— Start —
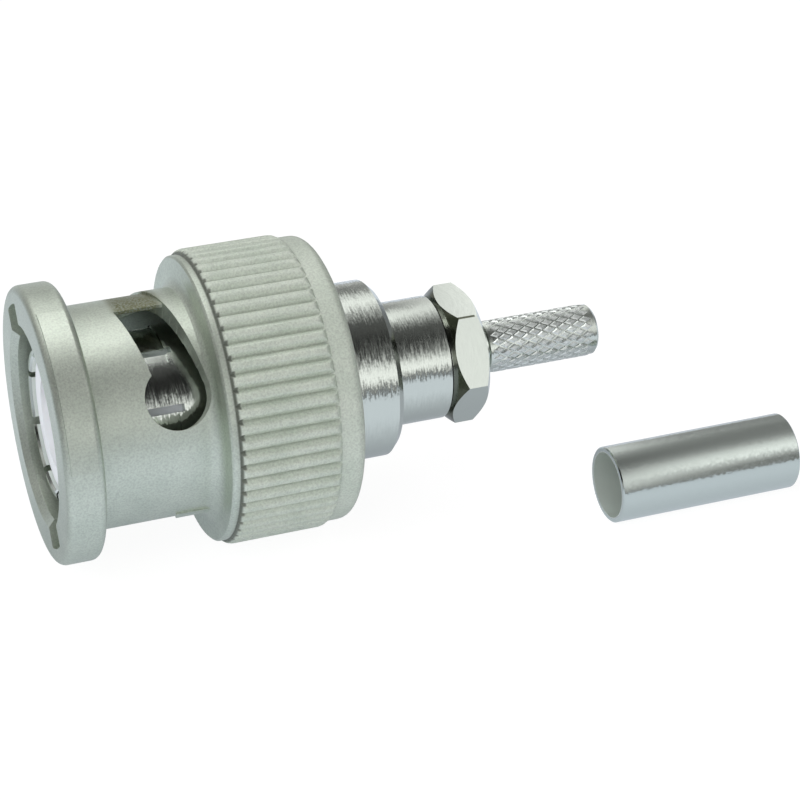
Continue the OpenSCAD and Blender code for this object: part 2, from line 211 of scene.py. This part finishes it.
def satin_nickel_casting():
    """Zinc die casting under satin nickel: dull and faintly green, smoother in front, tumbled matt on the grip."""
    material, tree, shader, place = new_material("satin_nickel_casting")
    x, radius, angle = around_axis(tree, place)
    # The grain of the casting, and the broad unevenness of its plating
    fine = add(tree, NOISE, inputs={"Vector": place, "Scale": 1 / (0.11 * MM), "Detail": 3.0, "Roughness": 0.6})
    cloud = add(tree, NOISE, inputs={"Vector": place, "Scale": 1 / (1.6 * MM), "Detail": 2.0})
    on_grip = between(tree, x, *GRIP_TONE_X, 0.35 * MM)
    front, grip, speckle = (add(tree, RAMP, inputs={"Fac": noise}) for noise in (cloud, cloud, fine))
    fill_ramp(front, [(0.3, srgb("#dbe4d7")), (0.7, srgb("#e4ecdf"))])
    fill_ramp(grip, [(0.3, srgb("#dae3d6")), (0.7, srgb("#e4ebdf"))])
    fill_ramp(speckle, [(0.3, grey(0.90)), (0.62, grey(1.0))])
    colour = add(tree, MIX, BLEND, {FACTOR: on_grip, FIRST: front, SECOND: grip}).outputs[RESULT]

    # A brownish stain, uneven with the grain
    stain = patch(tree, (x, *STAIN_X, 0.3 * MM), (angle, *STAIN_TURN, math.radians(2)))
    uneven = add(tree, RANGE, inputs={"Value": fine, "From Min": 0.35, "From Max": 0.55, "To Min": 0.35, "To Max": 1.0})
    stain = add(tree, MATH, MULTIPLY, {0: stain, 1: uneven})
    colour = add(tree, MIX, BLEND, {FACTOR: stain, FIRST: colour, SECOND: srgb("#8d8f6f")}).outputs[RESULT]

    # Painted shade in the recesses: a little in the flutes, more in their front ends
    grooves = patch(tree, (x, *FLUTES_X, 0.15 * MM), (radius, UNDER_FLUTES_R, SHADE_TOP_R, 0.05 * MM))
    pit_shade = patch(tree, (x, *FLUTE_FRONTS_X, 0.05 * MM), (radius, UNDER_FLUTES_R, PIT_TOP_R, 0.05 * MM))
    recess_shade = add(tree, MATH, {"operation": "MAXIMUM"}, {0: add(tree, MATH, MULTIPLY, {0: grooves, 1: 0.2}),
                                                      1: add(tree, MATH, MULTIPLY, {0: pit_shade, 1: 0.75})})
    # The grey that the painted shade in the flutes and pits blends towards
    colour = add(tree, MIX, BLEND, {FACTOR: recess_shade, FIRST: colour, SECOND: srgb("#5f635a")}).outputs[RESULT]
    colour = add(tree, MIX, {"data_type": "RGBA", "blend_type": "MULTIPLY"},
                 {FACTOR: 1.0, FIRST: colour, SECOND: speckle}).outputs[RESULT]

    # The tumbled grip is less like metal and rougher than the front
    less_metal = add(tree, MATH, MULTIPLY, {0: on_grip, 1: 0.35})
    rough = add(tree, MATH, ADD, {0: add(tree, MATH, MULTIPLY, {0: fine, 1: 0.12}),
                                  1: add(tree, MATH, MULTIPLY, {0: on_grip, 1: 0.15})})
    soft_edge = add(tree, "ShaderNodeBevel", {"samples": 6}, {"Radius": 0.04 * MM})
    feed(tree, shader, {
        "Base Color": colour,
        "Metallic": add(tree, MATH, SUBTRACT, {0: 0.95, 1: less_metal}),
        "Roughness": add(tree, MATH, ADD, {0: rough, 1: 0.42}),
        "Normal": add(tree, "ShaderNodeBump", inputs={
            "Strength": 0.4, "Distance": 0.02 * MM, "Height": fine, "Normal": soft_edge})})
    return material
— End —
_Task description_
Set every line of the listing down word for word.

_Expected answer_
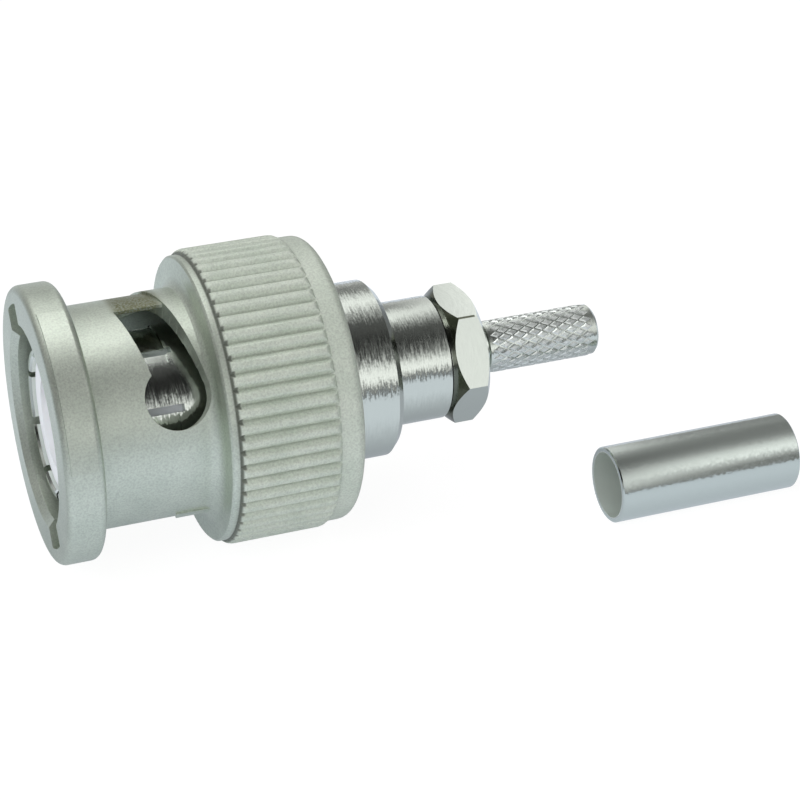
Continue the OpenSCAD and Blender code for this object: part 2, from line 211 of scene.py. This part finishes it.
def satin_nickel_casting():
    """Zinc die casting under satin nickel: dull and faintly green, smoother in front, tumbled matt on the grip."""
    material, tree, shader, place = new_material("satin_nickel_casting")
    x, radius, angle = around_axis(tree, place)
    # The grain of the casting, and the broad unevenness of its plating
    fine = add(tree, NOISE, inputs={"Vector": place, "Scale": 1 / (0.11 * MM), "Detail": 3.0, "Roughness": 0.6})
    cloud = add(tree, NOISE, inputs={"Vector": place, "Scale": 1 / (1.6 * MM), "Detail": 2.0})
    on_grip = between(tree, x, *GRIP_TONE_X, 0.35 * MM)
    front, grip, speckle = (add(tree, RAMP, inputs={"Fac": noise}) for noise in (cloud, cloud, fine))
    fill_ramp(front, [(0.3, srgb("#dbe4d7")), (0.7, srgb("#e4ecdf"))])
    fill_ramp(grip, [(0.3, srgb("#dae3d6")), (0.7, srgb("#e4ebdf"))])
    fill_ramp(speckle, [(0.3, grey(0.90)), (0.62, grey(1.0))])
    colour = add(tree, MIX, BLEND, {FACTOR: on_grip, FIRST: front, SECOND: grip}).outputs[RESULT]

    # A brownish stain, uneven with the grain
    stain = patch(tree, (x, *STAIN_X, 0.3 * MM), (angle, *STAIN_TURN, math.radians(2)))
    uneven = add(tree, RANGE, inputs={"Value": fine, "From Min": 0.35, "From Max": 0.55, "To Min": 0.35, "To Max": 1.0})
    stain = add(tree, MATH, MULTIPLY, {0: stain, 1: uneven})
    colour = add(tree, MIX, BLEND, {FACTOR: stain, FIRST: colour, SECOND: srgb("#8d8f6f")}).outputs[RESULT]

    # Painted shade in the recesses: a little in the flutes, more in their front ends
    grooves = patch(tree, (x, *FLUTES_X, 0.15 * MM), (radius, UNDER_FLUTES_R, SHADE_TOP_R, 0.05 * MM))
    pit_shade = patch(tree, (x, *FLUTE_FRONTS_X, 0.05 * MM), (radius, UNDER_FLUTES_R, PIT_TOP_R, 0.05 * MM))
    recess_shade = add(tree, MATH, {"operation": "MAXIMUM"}, {0: add(tree, MATH, MULTIPLY, {0: grooves, 1: 0.2}),
                                                      1: add(tree, MATH, MULTIPLY, {0: pit_shade, 1: 0.75})})
    # The grey that the painted shade in the flutes and pits blends towards
    colour = add(tree, MIX, BLEND, {FACTOR: recess_shade, FIRST: colour, SECOND: srgb("#5f635a")}).outputs[RESULT]
    colour = add(tree, MIX, {"data_type": "RGBA", "blend_type": "MULTIPLY"},
                 {FACTOR: 1.0, FIRST: colour, SECOND: speckle}).outputs[RESULT]

    # The tumbled grip is less like metal and rougher than the front
    less_metal = add(tree, MATH, MULTIPLY, {0: on_grip, 1: 0.35})
    rough = add(tree, MATH, ADD, {0: add(tree, MATH, MULTIPLY, {0: fine, 1: 0.12}),
                                  1: add(tree, MATH, MULTIPLY, {0: on_grip, 1: 0.15})})
    soft_edge = add(tree, "ShaderNodeBevel", {"samples": 6}, {"Radius": 0.04 * MM})
    feed(tree, shader, {
        "Base Color": colour,
        "Metallic": add(tree, MATH, SUBTRACT, {0: 0.95, 1: less_metal}),
        "Roughness": add(tree, MATH, ADD, {0: rough, 1: 0.42}),
        "Normal": add(tree, "ShaderNodeBump", inputs={
            "Strength": 0.4, "Distance": 0.02 * MM, "Height": fine, "Normal": soft_edge})})
    return material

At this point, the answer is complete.